Even when the West gets a glimmer of the truth, it chooses appeasement over censure. In January, for example, President Trump designated key chapters of the Muslim Brotherhood in Egypt, Jordan, and Lebanon as terrorist organizations. This is because the Muslim Brotherhood is a political-Islam network with ties to Hamas and an agenda of gradual supremacy. Europe, however, keeps inviting them to conferences, funding their organizations, treating their violent proclamations as just another voice in the world community.

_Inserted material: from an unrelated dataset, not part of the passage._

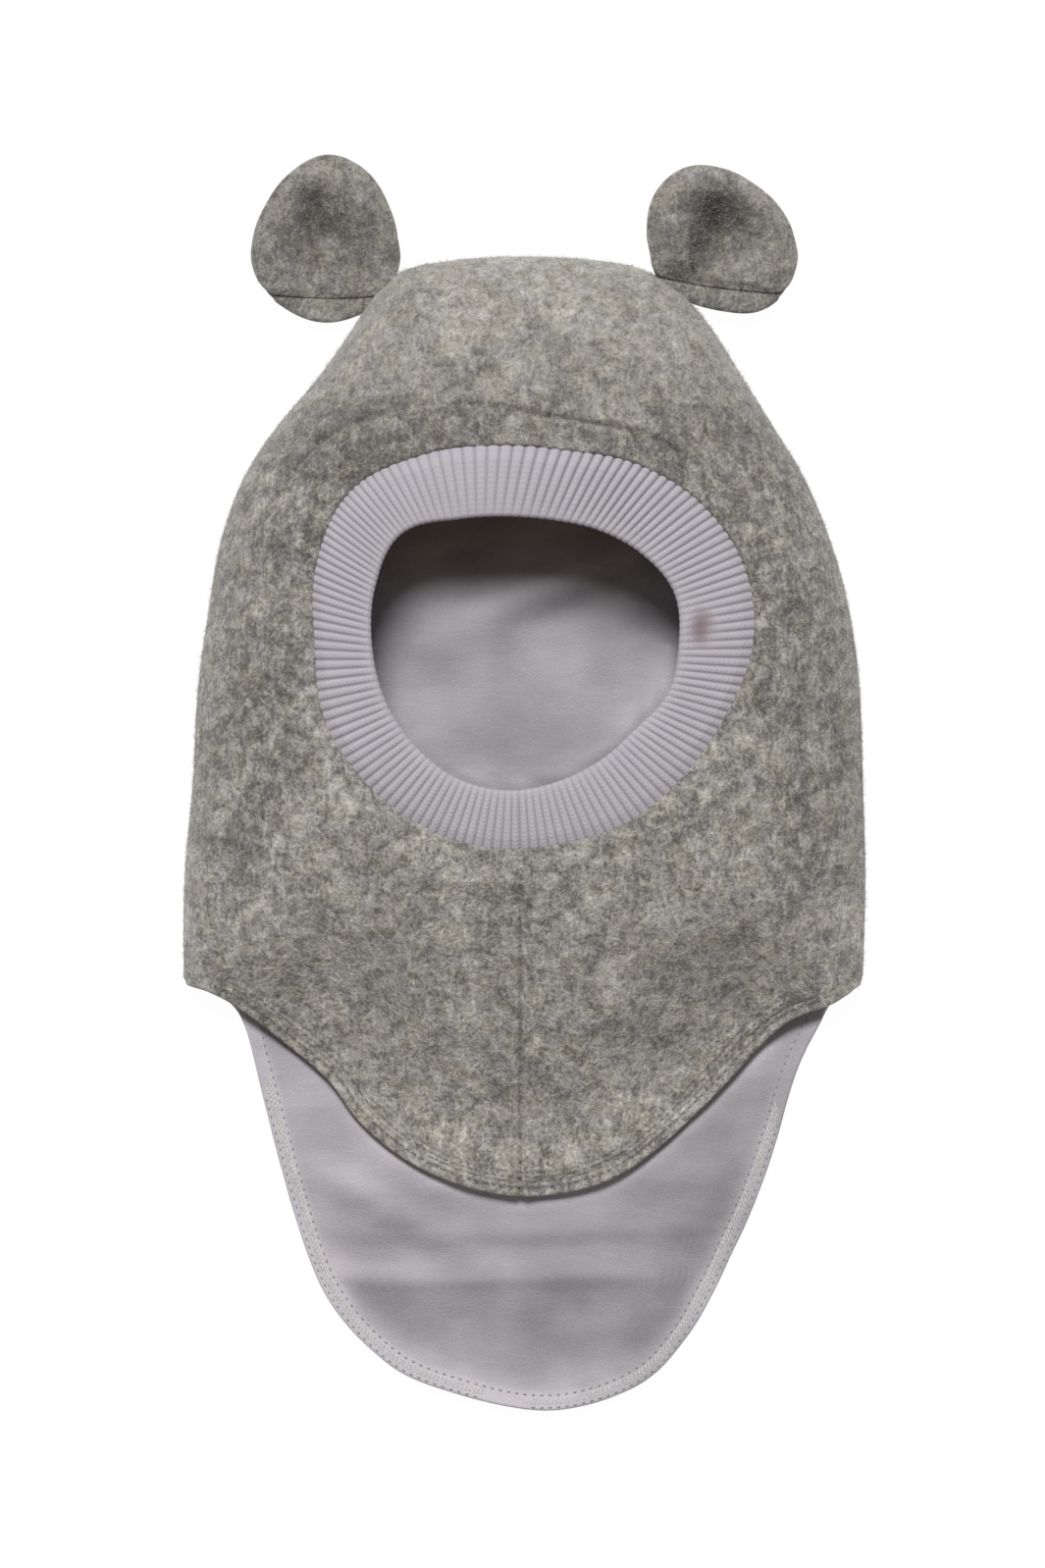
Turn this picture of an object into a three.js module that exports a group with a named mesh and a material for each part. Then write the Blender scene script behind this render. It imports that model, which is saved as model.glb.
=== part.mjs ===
// A baby's hat with bear ears: a hood of wool fleece over a velour lining, with a rib-knit cuff round
// the face, a bib in front and a longer flap at the back. It lies on its back flap, face upwards.
//
// Millimetres. +Z is up from the surface that the hat lies on, +Y runs from the neck to the crown and
// +X to the right as seen from above. The origin is the bottom centre of the whole hat.
//
// Every piece is a sheet of cloth: a surface of rows and spokes, given its thickness along its normals.
import * as THREE from 'three';

// ---- Driving sizes ----
const WOOL = 2.0; // wall of the wool fleece
const VELOUR = 1.3; // wall of the lining
const RIB = 3.0; // the knit cuff, folded double
const GAP = 0.3; // air between two layers that are sewn together
const CUFF_GAP = 0.7; // air between the cuff's outer edge and the edges of wool and lining
const LINING_INSET = 1.0; // the lining stops this far short of the wool's hem
const FACE = { x: 2.9, y: 42.3 }; // middle of the face opening, where all spokes start
const FOLD_RADIUS = 6; // the back panel rolls up to the side folds at this radius
const HEM_CURL = 25; // width of the flap's outer stretch, which curls up at its corners and its tip
const TIP_CURL = { height: 3, from: 245, to: 300 }; // how far the flap's tip curls up, and where
const CORNER_EASE = { roll: 6, front: 20, back: 14 }; // degrees in which fold gives way to hem
const FLAT_TO = 95; // the back panel lies flat from the crown to this far below the origin
const DOME = { flatness: 2.4, roundness: 2 }; // powers of the front panel's arch from fold to fold
const CUFF_DIP = 1.6; // the cuff's inner edge sinks this far below the arch
const CORNER = { right: -46, left: 223.5 }; // directions of the two corners where bib and flap part

// Outline of the closed hood, seen from above: how far it reaches left and right at each height.
const HOOD = [
  { y: -62.0, left: -105.2, right: 105.0 },
  { y: -30.0, left: -104.9, right: 105.8 },
  { y: 0.0, left: -102.3, right: 105.0 },
  { y: 30.0, left: -100.6, right: 103.9 },
  { y: 55.0, left: -97.1, right: 100.4 },
  { y: 75.0, left: -93.5, right: 94.8 },
  { y: 95.0, left: -86.1, right: 86.4 },
  { y: 110.0, left: -76.4, right: 77.6 },
  { y: 125.0, left: -64.7, right: 67.9 },
  { y: 140.0, left: -53.8, right: 58.6 },
  { y: 150.0, left: -46.0, right: 49.6 },
  { y: 158.0, left: -36.0, right: 37.0 },
  { y: 161.2, left: -22.0, right: 23.0 },
];
const CROWN_TOP = { x: 0, y: 162.6 };

// Hem of the front panel, from the corners down to the tip of the bib.
const BIB = [
  { y: -62.0, left: -105.2, right: 105.0 },
  { y: -68.0, left: -91.5, right: 97.0 },
  { y: -74.0, left: -82.5, right: 82.5 },
  { y: -80.0, left: -75.0, right: 75.0 },
  { y: -92.0, left: -60.8, right: 64.0 },
  { y: -104.0, left: -51.7, right: 52.0 },
  { y: -114.0, left: -40.6, right: 40.7 },
  { y: -121.5, left: -28.0, right: 30.0 },
  { y: -126.5, left: -13.5, right: 16.5 },
];
const BIB_TIP = { x: 0.5, y: -128.3 };

// Hem of the back panel, from the same corners down to the tip of the flap.
const FLAP = [
  { y: -62.0, left: -105.2, right: 105.0 },
  { y: -69.3, left: -91.0, right: 95.9 },
  { y: -75.4, left: -87.4, right: 91.7 },
  { y: -87.6, left: -84.1, right: 85.6 },
  { y: -111.9, left: -77.4, right: 78.0 },
  { y: -130.0, left: -72.2, right: 71.3 },
  { y: -148.4, left: -66.4, right: 63.1 },
  { y: -160.5, left: -60.6, right: 57.6 },
  { y: -172.7, left: -51.2, right: 49.7 },
  { y: -183.3, left: -38.2, right: 41.2 },
  { y: -189.6, left: -24.5, right: 31.0 },
  { y: -194.0, left: -8.5, right: 18.0 },
];
const FLAP_TIP = { x: 6, y: -195.2 };

// Height of the front panel along its middle line; the crown side is closed by the arch itself.
const RIDGE = [
  { y: -128.3, height: 14.0 },
  { y: -112.0, height: 16.0 },
  { y: -92.0, height: 20.0 },
  { y: -68.0, height: 28.0 },
  { y: -44.0, height: 36.0 },
  { y: -20.0, height: 42.5 },
  { y: 8.0, height: 46.5 },
  { y: 36.0, height: 47.5 },
];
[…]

The West needs to stop imagining that Middle Eastern moral and strategic frameworks line up neatly with its own, to stop assuming that “every religion” rejects dishonesty or violence in the same way. Else, we all pay a terrible price: botched policies, eroded security, societies overtaken by immigrants who do not share their values. And of course, cruelty and horrific violence, such as we saw on October 7. Such as we see now with Iran’s treatment of those who protest against Khamenei’s “vision” of what an Islamic republic should be.

The West needs to stop leaning on comforting platitudes about shared Abrahamic values. Instead of assuming that all people, everywhere, are the same, the West needs the courage to look straight at where Islam diverges from Judaism and Christianity—on alcohol, on “resistance,” on diplomacy and deception, on supremacy, on the status of non-Muslims—and deal with reality as it is, not as it wishes it were.

Western values are rooted in goodness. Take Americans—they’re nice. They want to be kind and open-minded about Islam, while in reality they are only being naïve and reckless at their own peril. The cost of Western blindness to Islamic values continues to climb as Western leaders rack up missed warnings and policy failures—as they fail to make peace while claiming they already did, and taking credit for something they never happened. The future looks grim, because misunderstanding Islam, tends to lead to violent reprisals.